黒の獅士

1978年初出 永井豪
中央文庫 全3巻

戦国時代、伊賀百地の里に天才少年忍者としてうまれた獅子丸の激動の半生を描いたSFアクション時代劇。

あとがきで永井豪は自分なりの山田風太郎をやってみたかった、みたいな事を書いてますが、ああ、なるほど、と納得。

超人、奇人がありえない忍法の応酬でみたこともない戦術絵巻を繰り広げるのが風太郎忍法帳だとするなら、そこにSFをぶちこむ、というのはやり方として作者の資質に沿っているし、正しい、と思う。

時代劇でロボットの首が火を噴いて空を飛ぶ、なんて絵は当時永井豪にしかできなかった、と思いますし、そこからさらにスケールを広げて、宇宙規模の侵略者戦争にまでストーリーが及んだのはさすがの一言。

まさかこういう展開になるとは思ってなかった、というのはありました。

なんとなく石川賢の虚無戦記に通ずるものがあるなあ、なんて思ったりも。

ただですね、プロットの壮大さには感心させられるものの、それを支えるドラマ作りが若干弱い。

戦いのための戦いの描写だけで終始してしまった印象がどこかあるんです。

少なくとも獅子丸とお夕の惜別の物語はもう少し上手に最後まで引っ張ることができたのでは、と思います。
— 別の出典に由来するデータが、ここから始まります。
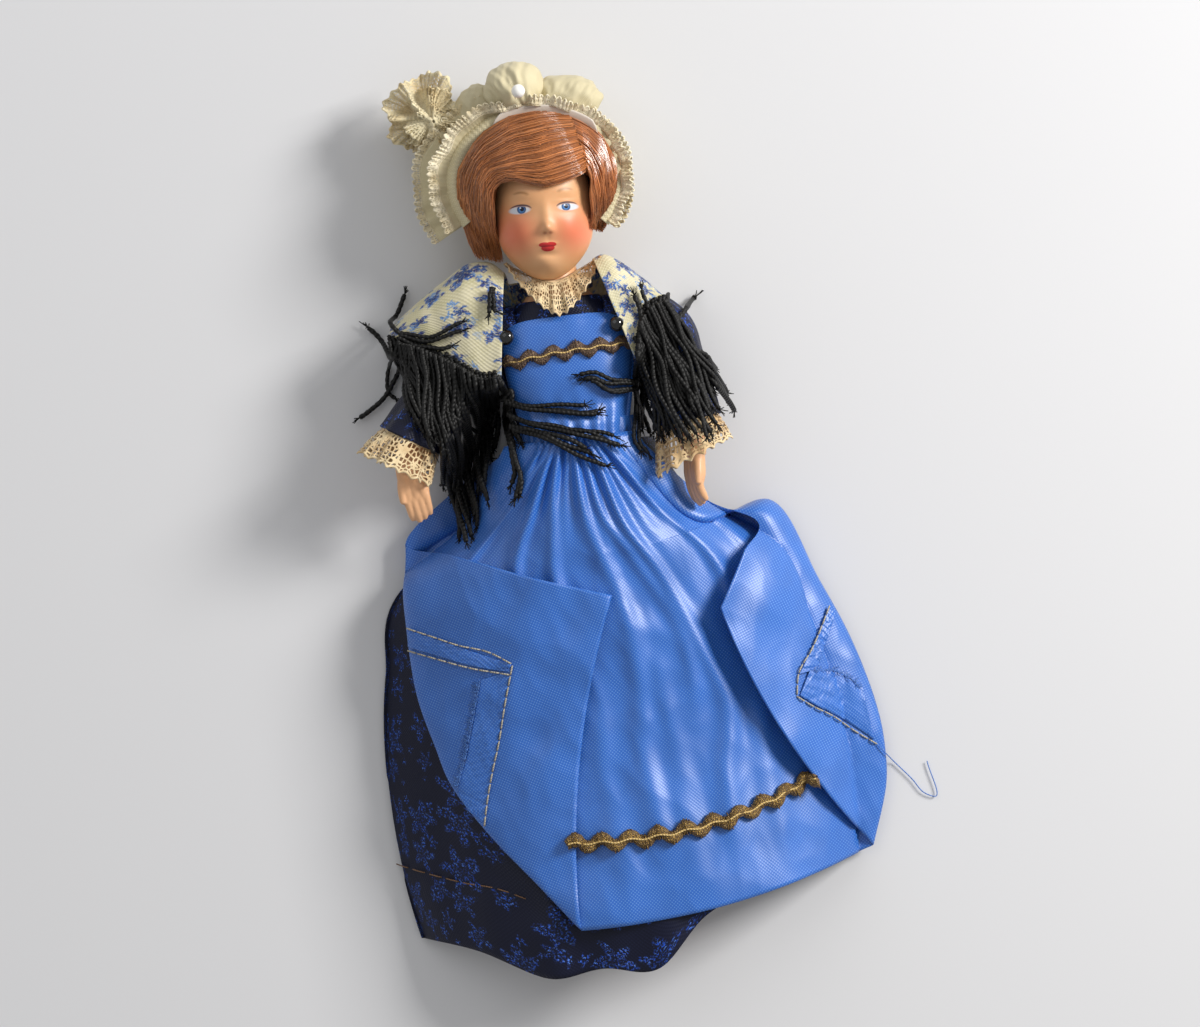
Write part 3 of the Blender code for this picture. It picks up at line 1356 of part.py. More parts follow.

戦国時代の風景に庶民が全く出てこないのも少しひっかかりましたし。

戦国大名と忍者しか登場してこないんでね、どこかリアリティがないんです。

文化とか風俗に一切触れられることがないんで、絵空事を支える基盤となるものがいささか貧弱なんですね。

アイディアは良かったが、作り込みに欠ける、というのが正直な感想でしょうか。

色々惜しいな、と思う一作。

銅磨陣内なんて滅茶苦茶いいキャラなんですけどね。

SF時代劇の先鞭となった、という意味では評価されてしかるべきかもしれません。